“Komsomolskaya Pravda”: “Prime Minister Vladimir Putin: We are ready to allocate money for concrete work with meaningful results”

“Komsomolskaya Pravda”: “Prime Minister Vladimir Putin: We are ready to allocate money for concrete work with meaningful results”

Yesterday, cabinet of ministers and directors of the leading research institutions spoke about innovations and high technologies once again.
Opening a meeting focusing on the programme of the Kurchatov Institute National Research Center (KI), Prime Minister Vladimir Putin asked those present to familiarize him with a five-year plan for the KI's development and its main objectives.
President Dmitry Medvedev signed a decree on the centre's formation last April. The Kurchatov Institute National Research Center, the St. Petersburg-based Institute of Nuclear Physics of the Russian Academy of Sciences, the Institute of High Energy Physics, and the Institute of Theoretical and Experimental Physics are taking part in the centre's establishment.
The key organizational decisions regarding this centre have already been made. It will be directly subordinate to the government and financed from the federal budget. Putin recalled that the government has decided to allocate an additional 10 billion roubles to the centre's development in the next three years.
The funding can be further increased, but only toward concrete projects with meaningful results, Putin said, adding that Russia plans to set up 5-7 more of such research centres.

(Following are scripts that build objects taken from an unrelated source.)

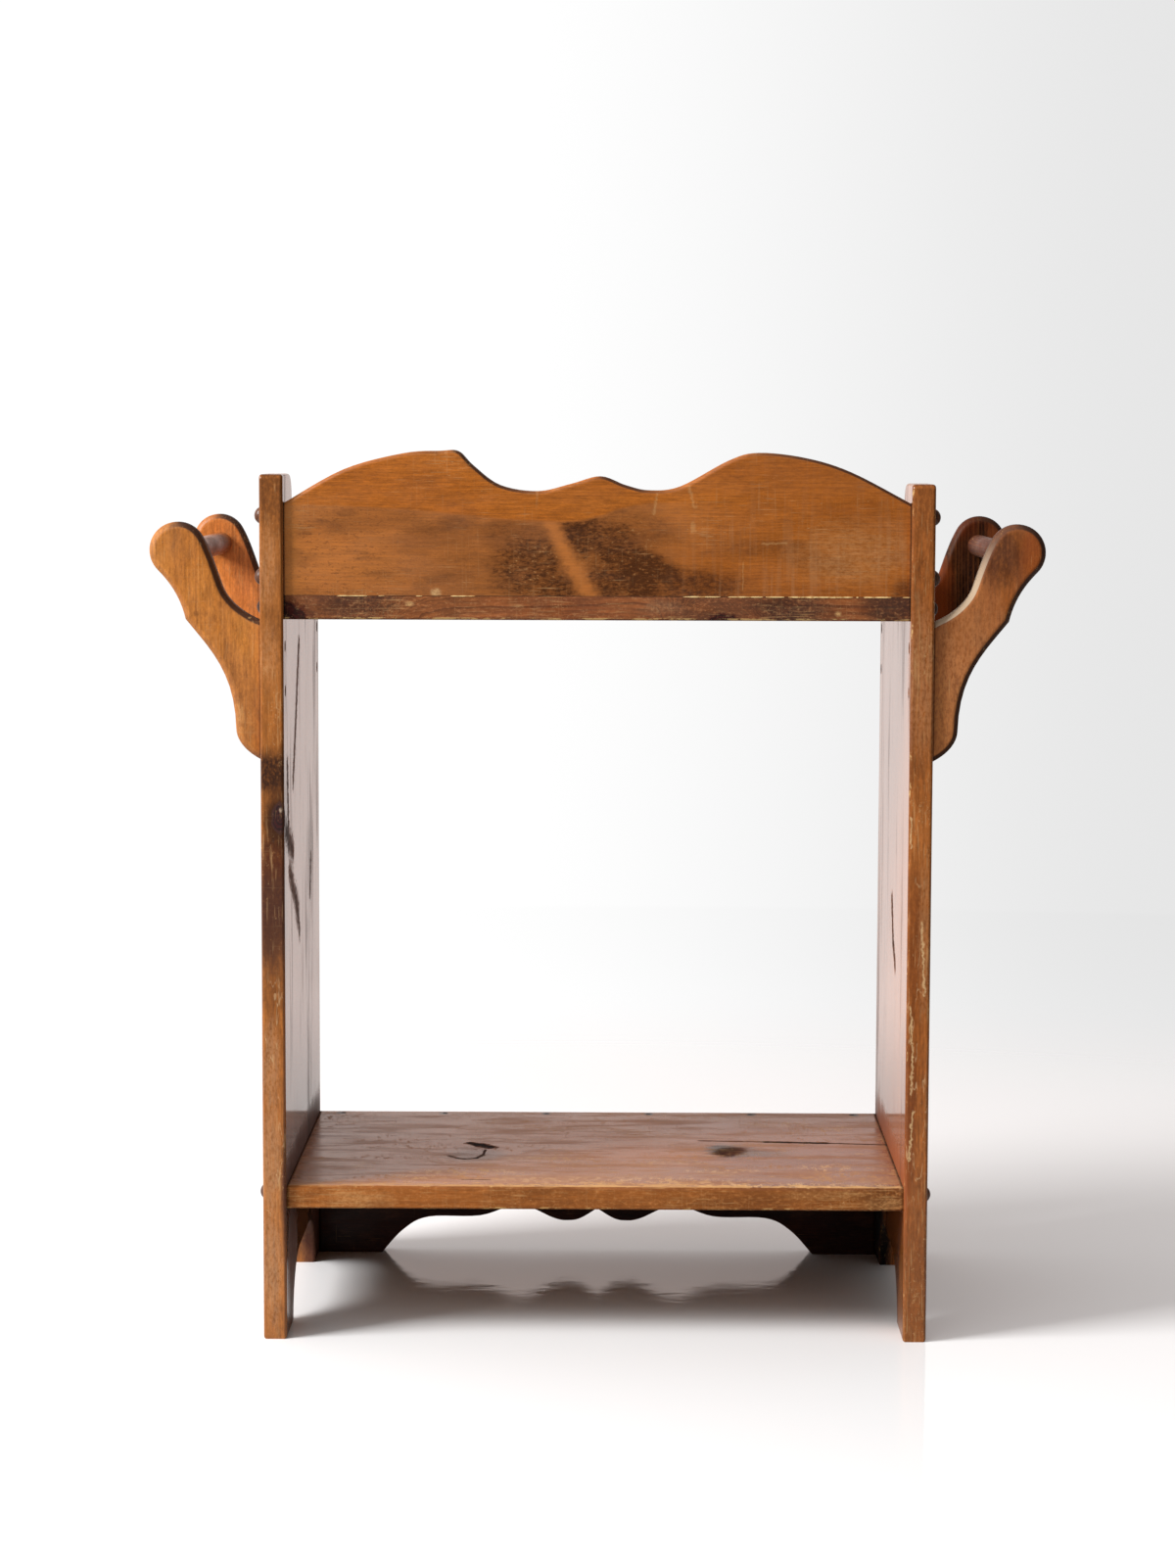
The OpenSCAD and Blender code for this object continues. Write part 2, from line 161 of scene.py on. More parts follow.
@shader_group
def RINGS(w, point: VECTOR, pith: VECTOR, ring_width: NUMBER, wander: NUMBER, push: NUMBER):
    """Growth rings of a board as a slice of a trunk: X along the grain, Y across, Z through the board."""
    slow = w.noise(point, (2.2, 9, 9), 3, output="Color")
    _, sway_across, sway_deep = w.split(w.vector("SUBTRACT", slow, (0.5, 0.5, 0.5)))
    _, across, deep = w.split(w.vector("SUBTRACT", point, pith))
    across = w.times_plus(sway_across, wander, across)
    deep = w.times_plus(sway_deep, wander, deep)
    radius = w.math("SQRT", w.plus(w.times(across, across), w.times(deep, deep)))
    radius = w.plus(radius, push)
    uneven = w.noise(w.join(w.times(radius, 90), 0, 0), detail=1)
    count = w.times_plus(uneven, 2.4, w.math("DIVIDE", radius, ring_width))
    part = w.math("FRACT", count)
    late = w.times(w.ease(part, 0.3, 0.9), w.ease(part, 0.92, 1, 1, 0))
    year = w.put("ShaderNodeTexWhiteNoise", {"W": w.math("FLOOR", count)}, noise_dimensions="1D").outputs[0]
    return {"Late wood": w.times(late, w.times_plus(year, 0.6, 0.4))}


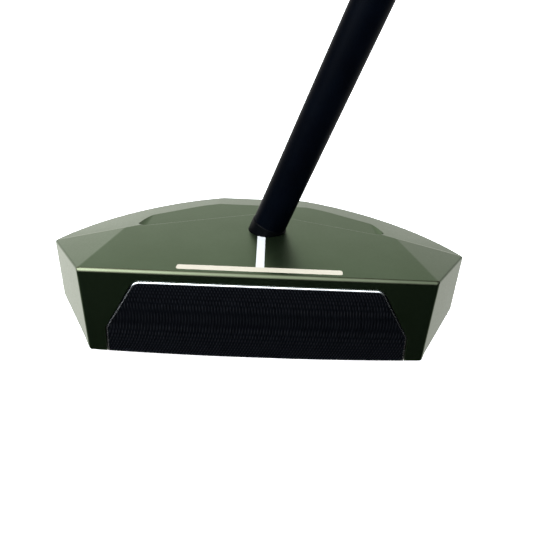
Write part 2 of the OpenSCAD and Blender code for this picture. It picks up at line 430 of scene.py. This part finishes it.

"We are not going to simply merge or consolidate a number of the already existing, major and reputable institutions... We are not after a perfunctory merger or consolidation...We will form a single chain based on fundamental studies and ending in technology, resulting in real prospects for high-tech science-intensive markets," Putin said.
In his opinion, national research centres must receive the most advanced research and development facilities with a view to attracting both Russian and foreign scientists. It is necessary to concentrate our resources on those directions which hold promise of a breakthrough.
Putin said that "research at the junction of nano-, bio-, and information technology is designed to secure substantial progress in developing artificial intelligence, super computers, hardware components for electronics, new materials with unique properties, and diagnostic medical systems."
After the meeting, Putin met with Anatoly Perminov, head of Roskosmos (the Federal Space Agency), to discuss the programme for further upgrading Stellar City. Perminov recalled that there are three stellar cities in the world - in Russia, the United States, and China. Perminov promised that our Stellar City will be the most modern of the three. He said the programme for its further development will have been drafted by April 12, Cosmonautics Day.
Putin said that housing construction and repair should be conducted at the most modern level.
"Now we have a good opportunity for resolving all of the existing problems at the modern technological level and suggested learning about the situation on the spot. "We have the organizing committee, which is in charge of preparing the celebration of the first manned flight to space. Perhaps it is worth holding another regular meeting in Stellar City, which will allow us to get first-hand knowledge of the existing problems on the spot," Putin suggested.
Putin held one more meeting with VTB Group CEO Andrei Kostin (VTB is one of Russia's biggest banks). They discussed loans to Russian companies. Although the Central Bank's refinancing rate is the lowest in the history of modern Russia, interest rates on loans are still high.
"It is necessary to proceed from economic realities, but it is also important to adjust policy to economic necessity and the positions of the Central Bank and the government," Putin insisted. Kostin assured him that the bank will take into account these requirements.